Nakilat, Qatar’s premier LNG shipping company, said that the company’s first half year – 2012 (H1- 2012) profit from operations was QR 385.4 million compared with QR 379.5 million for first half year in 2011.
H1-2012 net profit after loss on derivative instruments from a joint venture was QR 380.8 million compared with QR 381.4 million for H1- 2011 after a gain on derivative instrument from a joint venture.
The loss on derivative instruments of QR4.6 million for H1- 2012, compared with a gain on derivative instruments of QR 1.9 million for H1-2011, was due to a technical disqualification (for accounting purposes) of the applicable derivatives (carried in the books of the company’s overseas joint venture) as hedging instruments in accordance with International Accounting Standard 39.
The change in the accounting treatment is only a non-cash accounting transaction and does not affect the economics of the derivative transactions nor the cash flows or liquidity of the company.

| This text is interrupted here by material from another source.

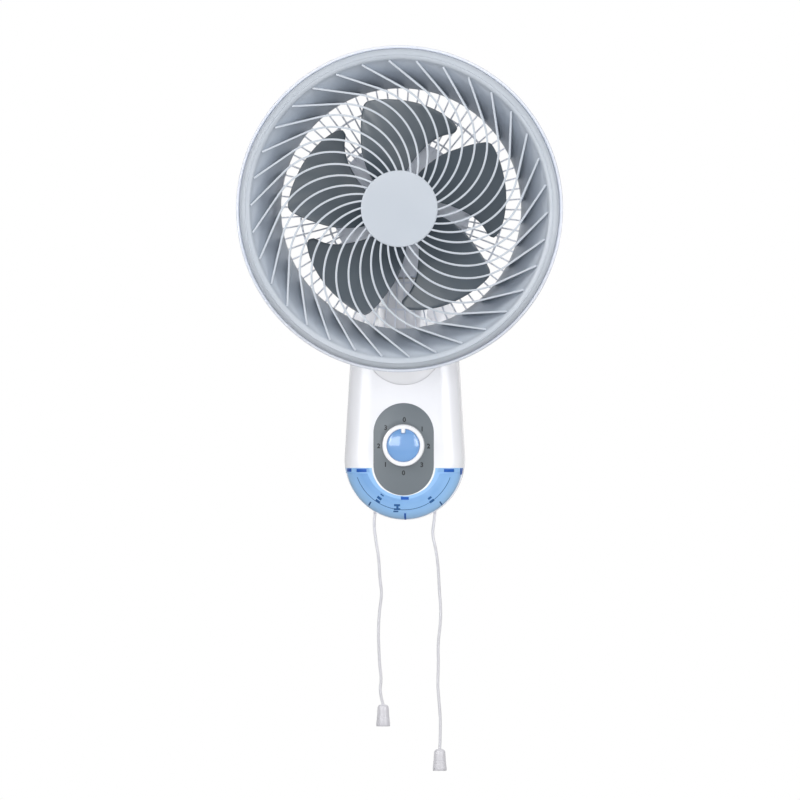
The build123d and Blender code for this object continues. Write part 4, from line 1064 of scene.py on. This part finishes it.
knobShape = {
    "notchWidth": 4.4, "notchHeight": 5.0, "notchRise": 15.2,
    "domeRadius": 17.2, "domeOut": 80.9, "domeRise": 4.5,
}


def notchBlock(name, out, depth, gap):
    # a block where the knob's notch is, wider by a gap
    bpy.ops.mesh.primitive_cube_add(size=1, location=at(0, out, dialHeight + knobShape["notchRise"]))
    width, height = knobShape["notchWidth"] + gap, knobShape["notchHeight"] + gap
    bpy.context.object.scale = (width * mm, depth * mm, height * mm)
    return placeAtOrigin(name)


def knob():
    side = [(3, 68), (22.0, 66.9), (22.3, 67.4), (22.3, 68.5), (21.95, 79.9)]
    front = [(18.2, 82.3), (17.6, 81.9), (17.35, 81.2), (17.3, 78), (3, 78), (3, 68)]
    ring = dialTurned("ring", side + arc((20.3, 80.65), 1.65, 0, 90, 5) + front, 120)
    notch = notchBlock("notch", 80.3, 4.4, 0)
    bevelEdges(notch, 0.8, 3, 40)
    piece = joinPieces("knobRing", [ring, notch])
    finish(piece, "knobWhite", "knob", ("knob_ring",))
    radius, out, rise = knobShape["domeRadius"], knobShape["domeOut"], knobShape["domeRise"]
    angles = [math.radians(degrees) for degrees in range(90, -1, -6)]
    dome = [(radius * math.sin(angle), out + rise * math.cos(angle)) for angle in angles]
    cap = dialTurned("knobCap", [(0, 78)] + dome, 96)
    combine(cap, notchBlock("notchCutter", 84, 12, 0.3), "DIFFERENCE")
    finish(cap, "capBlue", "knob", ("knob_cap",))


dialPanel()
knob()
print("dial made")

# stage and light
def studioPoint(azimuth, elevation, distance, target):
    # azimuth turns to the right of straight in front, seen from the camera
    turn, lift = math.radians(azimuth), math.radians(elevation)
    towards = Vector((math.sin(turn) * math.cos(lift), -math.cos(turn) * math.cos(lift), math.sin(lift)))
    return Vector(target) + towards * distance


headSpot, baseSpot = (0, -0.18, 0.2), (0, -0.08, -0.05)
lights = {  # azimuth, elevation, distance, target, size, power, shown by
    "keyBox": (6, 38, 2.0, headSpot, (1.2, 0.9), 9, "all"),
    "leftBox": (-52, 14, 2.0, headSpot, (0.6, 0.9), 10, "all"),
    "rightBox": (48, 12, 2.0, headSpot, (0.5, 1.4), 10, "all"),
    "frontBox": (2, 2, 3.0, headSpot, (0.7, 0.7), 18.5, "diffuse"),
    "leftPanel": (-30, 10, 1.6, baseSpot, (1.3, 0.62), 13, "gloss"),
    "rightPanel": (48, 8, 1.6, baseSpot, (1.2, 0.66), 9, "gloss"),
}
# narrow beams that pass the head and light the base and the neck, which it would leave in shade
beams = {  # azimuth, elevation, distance, target, radius, power, softness
    "baseBeam": (9, -12, 2.5, (0, -0.08, -0.057), 0.111, 80, 0.025),
    "leftBeam": (-80, 6, 1.6, (0, -0.085, 0.13), 0.085, 55, 0.06),
    "rightBeam": (80, 6, 1.6, (0, -0.085, 0.13), 0.085, 62, 0.06),
}


def addLamp(kind, name, azimuth, elevation, distance, target, power):
    place = studioPoint(azimuth, elevation, distance, target)
    bpy.ops.object.light_add(type=kind, location=place)
    lamp = bpy.context.object
    lamp.name = name
    lamp.data.energy = power
    lamp.rotation_euler = (Vector(target) - place).to_track_quat("-Z", "Y").to_euler()
    return lamp


def addLights():
    for name, (azimuth, elevation, distance, target, size, power, shownBy) in lights.items():
        lamp = addLamp("AREA", name, azimuth, elevation, distance, target, power)
        lamp.data.shape = "RECTANGLE"
        lamp.data.size, lamp.data.size_y = size
        lamp.visible_diffuse = shownBy != "gloss"
        lamp.visible_glossy = shownBy != "diffuse"
    for name, (azimuth, elevation, distance, target, radius, power, softness) in beams.items():
        lamp = addLamp("SPOT", name, azimuth, elevation, distance, target, power)
        lamp.data.spot_size = 2 * math.atan(radius / distance)
        lamp.data.spot_blend = 0.2
        lamp.data.shadow_soft_size = softness
        lamp.visible_glossy = False


airFill = {"From Min": -0.5, "From Max": 0.6, "To Min": 0.03, "To Max": 0.38}  # by the height of the ray


def addWorld():
    # plain white where the camera, a reflection or clear plastic looks past the fan, softer as light
    world = bpy.data.worlds.new("studioAir")
    bpy.context.scene.world = world
    world.use_nodes = True
    tree = world.node_tree
    path = tree.nodes.new("ShaderNodeLightPath")
    total = path.outputs["Is Camera Ray"]
    for kind in ("Is Glossy Ray", "Is Transmission Ray"):
        most = tree.nodes.new("ShaderNodeMath")
        most.operation = "MAXIMUM"
        tree.links.new(total, most.inputs[0])
        tree.links.new(path.outputs[kind], most.inputs[1])
        total = most.outputs["Value"]
    # soft fill that comes more from above than from below
    direction = tree.nodes.new("ShaderNodeSeparateXYZ")
    tree.links.new(tree.nodes.new("ShaderNodeTexCoord").outputs["Generated"], direction.inputs["Vector"])
    fill = tree.nodes.new("ShaderNodeMapRange")
    for key, value in airFill.items():
        fill.inputs[key].default_value = value
    tree.links.new(direction.outputs["Z"], fill.inputs["Value"])
    level = tree.nodes.new("ShaderNodeMapRange")
    level.inputs["To Max"].default_value = 1.0
    tree.links.new(fill.outputs["Result"], level.inputs["To Min"])
    tree.links.new(total, level.inputs["Value"])
    background = tree.nodes["Background"]
    background.inputs["Color"].default_value = (1, 1, 1, 1)
    tree.links.new(level.outputs["Result"], background.inputs["Strength"])


floorShape = {"size": 8, "height": -0.8, "light": (0.64, 0.64, 0.64, 1), "dark": (0.6, 0.6, 0.61, 1)}


def addFloor():
    bpy.ops.mesh.primitive_plane_add(size=floorShape["size"], location=(0, 0, floorShape["height"]))
    floor = bpy.context.object
    floor.name = "studioFloor"
    pen = Nodes("floorPaint")
    tone = pen.blend(pen.rangeOf(pen.noise(3), 0, 1), floorShape["dark"], floorShape["light"])
    pen.join(tone, pen.shader.inputs["Base Color"])
    pen.fill(pen.shader, Roughness=0.9)
    floor.data.materials.append(pen.material)


addLights()
addWorld()
addFloor()
bpy.context.scene.view_settings.view_transform = "Standard"
print("stage lit")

Nakilat and its joint ventures are exposed to interest rate risks on borrowed funds. The risks are managed by the use of interest rate swap contracts, which will protect the company from increases in interest rates in the future.
The majority of Nakilat and its joint ventures borrowings were obtained at the time the company’s time charter party agreements were signed with the company’s charterers.